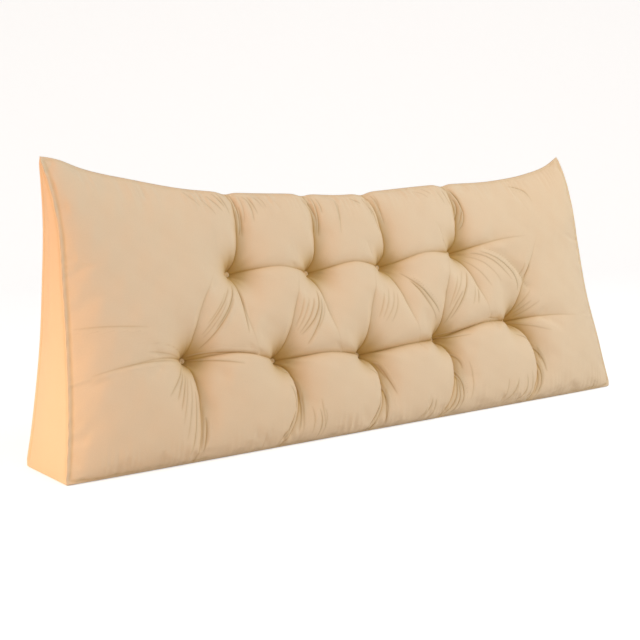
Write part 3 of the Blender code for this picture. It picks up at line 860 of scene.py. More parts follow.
def face_grid():
    """Places along X and heights of every grid point of the tufted face, as it would lie flat, and which
    of its columns and rows the plain panels share."""
    lines, column_cuts = column_levels()
    columns = finer(lines, column_cuts)
    heights = np.stack([level_heights(columns[:, k])[k] for k in range(columns.shape[1])], axis=-1)
    bottom, low, high, top = (float(heights[:, k].mean()) for k in (0, 2, 4, 6))
    x, z, row_cuts = [], [], []
    for level, length, first, last in (
        (0, low - bottom, SEAM_STEP, FOLD_STEP),
        (2, high - low, FOLD_STEP, FOLD_STEP),
        (4, top - high, FOLD_STEP, SEAM_STEP),
    ):
        shares = grid_shares(length, first, last)
        cuts = cut_counts(np.diff(shares) * length, FINER_UP)
        row_cuts.extend(cuts)
        t = finer(shares, cuts)
        if level < 4:
            t = t[:-1]
        for known, found in ((columns, x), (heights, z)):
            start, middle, end = (known[:, level + k, None] for k in range(3))
            found.append(bowed(start, middle, end, t))
    shared = np.ix_(*(np.concatenate([[0], np.cumsum(cuts)]) for cuts in (column_cuts, row_cuts)))
    return np.concatenate(x, axis=1), np.concatenate(z, axis=1), shared


def height_share(x, z):
    """Share of the way up the face, 0 at the bottom seam and 1 at the top seam."""
    return (z - bottom_height(x)) / (top_height(x) - bottom_height(x))


def tufted_face(x, z, settings):
    """Places of the front panel's points, and how deep each lies in a fold."""
    v = height_share(x, z)
    place_x, bulge = drawn_in(x, v)
    filled = crown(x / (LENGTH / 2), v)
    full = (FRONT_CROWN - SWELL_ROOM) * filled
    recess = (TUFT_RECESS - RECESS_TAPER * v) * filled**0.5
    deep = sunk(x, z)
    fine = pleats(x, z) * settings.pleat_share
    fine += puckers(x, z) * settings.pucker_depth
    fine += ripples(x, z) * settings.ripple_depth * (1 - deep)
    from_seam = np.minimum(z - bottom_height(x), top_height(x) - z)
    fine += gathers(x, from_seam, settings.gather_pitch) * settings.gather_depth
    relief = full - (full + recess) * deep + fine * np.clip(filled * FINE_RISE, 0, 1)
    flat = np.stack([place_x, APEX_BACK * v - bulge - DEPTH_CENTRE, z], axis=-1)
    return flat + relief[..., None] * FACE_NORMAL, deep


def plain_back(x, v):
    """Places of the back panel's points."""
    low_x, high_x = x[:, :1], x[:, -1:]
    at = low_x + (high_x - low_x) * v
    straight = BASE_DEPTH + (APEX_BACK - BASE_DEPTH) * v - DEPTH_CENTRE
    ear = drawn_in(at, np.ones_like(v))[1] * v**END_REACH
    filled = crown(at / (LENGTH / 2), v)
    height = bottom_height(at) + (top_height(at) - bottom_height(at)) * v
    y = straight - ear + BACK_CROWN * filled + BACK_RIPPLE * filled * ripples(at + LENGTH, height)
    return np.stack([drawn_in(at, v)[0], y, height], axis=-1)


def end_triangle(front_edge, back_edge, shares, side):
    """Places of a gusset's points, from its front seam to its back seam, bulged in the middle."""
    across = shares[:, None, None]
    places = front_edge * (1 - across) + back_edge * across
    up = np.linspace(0, 1, front_edge.shape[0])
    places[..., 0] += side * GUSSET_CROWN * np.sin(math.pi * shares)[:, None] * np.sin(math.pi * up)
    (fold_across, half_across), (fold_up, half_up) = GUSSET_FOLD_ACROSS, GUSSET_FOLD_UP
    fold = bump(shares - fold_across, half_across)[:, None] * bump(up - fold_up, half_up)
    places[..., 0] -= side * GUSSET_FOLD * fold
    return places


def flat_base(x, shares):
    """Places of the base's points: flat on the floor, rolled up to the seams around it."""
    y = BASE_DEPTH * shares
    from_edge = np.minimum(y, BASE_DEPTH - y)[None, :]
    from_edge = np.minimum(from_edge, (LENGTH / 2 - np.abs(x))[:, None])
    height = bottom_height(x)[:, None] * np.clip(1 - from_edge / FOOT_ROLL, 0, 1) ** 2
    return np.stack(np.broadcast_arrays(x[:, None], y[None, :] - DEPTH_CENTRE, height), axis=-1)


def raise_seams(places, edges, ridge):
    """Adds the sewn ridges: each edge is its distances, its distances from its corners, and a direction.
    Gives the new places, and marks the grooves beside the ridges from 0 to 1."""
    groove = np.zeros(places.shape[:2])
    for distance, from_corner, direction in edges:
        height = ridge * seam_profile(distance) * corner_fade(from_corner)
        places = places + height[..., None] * np.array(direction)
        beside_ridge = bump(distance - GROOVE_PLACE * RIDGE_HALF, RIDGE_HALF) * corner_fade(from_corner)
        groove = np.maximum(groove, beside_ridge * np.max(np.abs(direction), axis=-1))
    return places, groove


def run_length(places, axis):
    """Distance along a grid of places from its first line, measured on the cloth."""
    steps = np.linalg.norm(np.diff(places, axis=axis), axis=-1)
    start = np.zeros_like(np.take(steps, [0], axis=axis))
    return np.concatenate([start, np.cumsum(steps, axis=axis)], axis=axis)


def edge_distances(places):
    """Distances on the cloth from a panel's four sides: first and last column, first and last row."""
    across, up = run_length(places, 0), run_length(places, 1)
    return across, across[-1:] - across, up, up[:, -1:] - up


def raise_long_seams(places, facing, ridge):
    """The seams around the front panel, which faces -1 along Y, or around the back, which faces 1."""
    from_left, from_right, from_bottom, from_top = edge_distances(places)
    ends, rows = np.minimum(from_left, from_right), np.minimum(from_bottom, from_top)
    slant = math.sqrt(0.5)
    edges = (
        (from_left, rows, (-slant, facing * slant, 0)),
        (from_right, rows, (slant, facing * slant, 0)),
        (from_bottom, ends, (0, facing, 0)),
        (from_top, ends, (0, 0, TOP_RIDGE)),
    )
    return raise_seams(places, edges, ridge)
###
### Aim
Would you copy out each line exactly as written?

### Exercise output
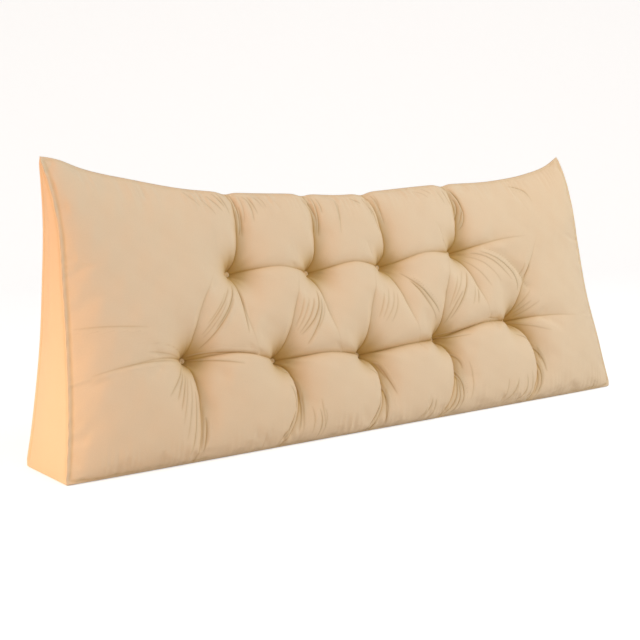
Write part 3 of the Blender code for this picture. It picks up at line 860 of scene.py. More parts follow.
def face_grid():
    """Places along X and heights of every grid point of the tufted face, as it would lie flat, and which
    of its columns and rows the plain panels share."""
    lines, column_cuts = column_levels()
    columns = finer(lines, column_cuts)
    heights = np.stack([level_heights(columns[:, k])[k] for k in range(columns.shape[1])], axis=-1)
    bottom, low, high, top = (float(heights[:, k].mean()) for k in (0, 2, 4, 6))
    x, z, row_cuts = [], [], []
    for level, length, first, last in (
        (0, low - bottom, SEAM_STEP, FOLD_STEP),
        (2, high - low, FOLD_STEP, FOLD_STEP),
        (4, top - high, FOLD_STEP, SEAM_STEP),
    ):
        shares = grid_shares(length, first, last)
        cuts = cut_counts(np.diff(shares) * length, FINER_UP)
        row_cuts.extend(cuts)
        t = finer(shares, cuts)
        if level < 4:
            t = t[:-1]
        for known, found in ((columns, x), (heights, z)):
            start, middle, end = (known[:, level + k, None] for k in range(3))
            found.append(bowed(start, middle, end, t))
    shared = np.ix_(*(np.concatenate([[0], np.cumsum(cuts)]) for cuts in (column_cuts, row_cuts)))
    return np.concatenate(x, axis=1), np.concatenate(z, axis=1), shared


def height_share(x, z):
    """Share of the way up the face, 0 at the bottom seam and 1 at the top seam."""
    return (z - bottom_height(x)) / (top_height(x) - bottom_height(x))


def tufted_face(x, z, settings):
    """Places of the front panel's points, and how deep each lies in a fold."""
    v = height_share(x, z)
    place_x, bulge = drawn_in(x, v)
    filled = crown(x / (LENGTH / 2), v)
    full = (FRONT_CROWN - SWELL_ROOM) * filled
    recess = (TUFT_RECESS - RECESS_TAPER * v) * filled**0.5
    deep = sunk(x, z)
    fine = pleats(x, z) * settings.pleat_share
    fine += puckers(x, z) * settings.pucker_depth
    fine += ripples(x, z) * settings.ripple_depth * (1 - deep)
    from_seam = np.minimum(z - bottom_height(x), top_height(x) - z)
    fine += gathers(x, from_seam, settings.gather_pitch) * settings.gather_depth
    relief = full - (full + recess) * deep + fine * np.clip(filled * FINE_RISE, 0, 1)
    flat = np.stack([place_x, APEX_BACK * v - bulge - DEPTH_CENTRE, z], axis=-1)
    return flat + relief[..., None] * FACE_NORMAL, deep


def plain_back(x, v):
    """Places of the back panel's points."""
    low_x, high_x = x[:, :1], x[:, -1:]
    at = low_x + (high_x - low_x) * v
    straight = BASE_DEPTH + (APEX_BACK - BASE_DEPTH) * v - DEPTH_CENTRE
    ear = drawn_in(at, np.ones_like(v))[1] * v**END_REACH
    filled = crown(at / (LENGTH / 2), v)
    height = bottom_height(at) + (top_height(at) - bottom_height(at)) * v
    y = straight - ear + BACK_CROWN * filled + BACK_RIPPLE * filled * ripples(at + LENGTH, height)
    return np.stack([drawn_in(at, v)[0], y, height], axis=-1)


def end_triangle(front_edge, back_edge, shares, side):
    """Places of a gusset's points, from its front seam to its back seam, bulged in the middle."""
    across = shares[:, None, None]
    places = front_edge * (1 - across) + back_edge * across
    up = np.linspace(0, 1, front_edge.shape[0])
    places[..., 0] += side * GUSSET_CROWN * np.sin(math.pi * shares)[:, None] * np.sin(math.pi * up)
    (fold_across, half_across), (fold_up, half_up) = GUSSET_FOLD_ACROSS, GUSSET_FOLD_UP
    fold = bump(shares - fold_across, half_across)[:, None] * bump(up - fold_up, half_up)
    places[..., 0] -= side * GUSSET_FOLD * fold
    return places


def flat_base(x, shares):
    """Places of the base's points: flat on the floor, rolled up to the seams around it."""
    y = BASE_DEPTH * shares
    from_edge = np.minimum(y, BASE_DEPTH - y)[None, :]
    from_edge = np.minimum(from_edge, (LENGTH / 2 - np.abs(x))[:, None])
    height = bottom_height(x)[:, None] * np.clip(1 - from_edge / FOOT_ROLL, 0, 1) ** 2
    return np.stack(np.broadcast_arrays(x[:, None], y[None, :] - DEPTH_CENTRE, height), axis=-1)


def raise_seams(places, edges, ridge):
    """Adds the sewn ridges: each edge is its distances, its distances from its corners, and a direction.
    Gives the new places, and marks the grooves beside the ridges from 0 to 1."""
    groove = np.zeros(places.shape[:2])
    for distance, from_corner, direction in edges:
        height = ridge * seam_profile(distance) * corner_fade(from_corner)
        places = places + height[..., None] * np.array(direction)
        beside_ridge = bump(distance - GROOVE_PLACE * RIDGE_HALF, RIDGE_HALF) * corner_fade(from_corner)
        groove = np.maximum(groove, beside_ridge * np.max(np.abs(direction), axis=-1))
    return places, groove


def run_length(places, axis):
    """Distance along a grid of places from its first line, measured on the cloth."""
    steps = np.linalg.norm(np.diff(places, axis=axis), axis=-1)
    start = np.zeros_like(np.take(steps, [0], axis=axis))
    return np.concatenate([start, np.cumsum(steps, axis=axis)], axis=axis)


def edge_distances(places):
    """Distances on the cloth from a panel's four sides: first and last column, first and last row."""
    across, up = run_length(places, 0), run_length(places, 1)
    return across, across[-1:] - across, up, up[:, -1:] - up


def raise_long_seams(places, facing, ridge):
    """The seams around the front panel, which faces -1 along Y, or around the back, which faces 1."""
    from_left, from_right, from_bottom, from_top = edge_distances(places)
    ends, rows = np.minimum(from_left, from_right), np.minimum(from_bottom, from_top)
    slant = math.sqrt(0.5)
    edges = (
        (from_left, rows, (-slant, facing * slant, 0)),
        (from_right, rows, (slant, facing * slant, 0)),
        (from_bottom, ends, (0, facing, 0)),
        (from_top, ends, (0, 0, TOP_RIDGE)),
    )
    return raise_seams(places, edges, ridge)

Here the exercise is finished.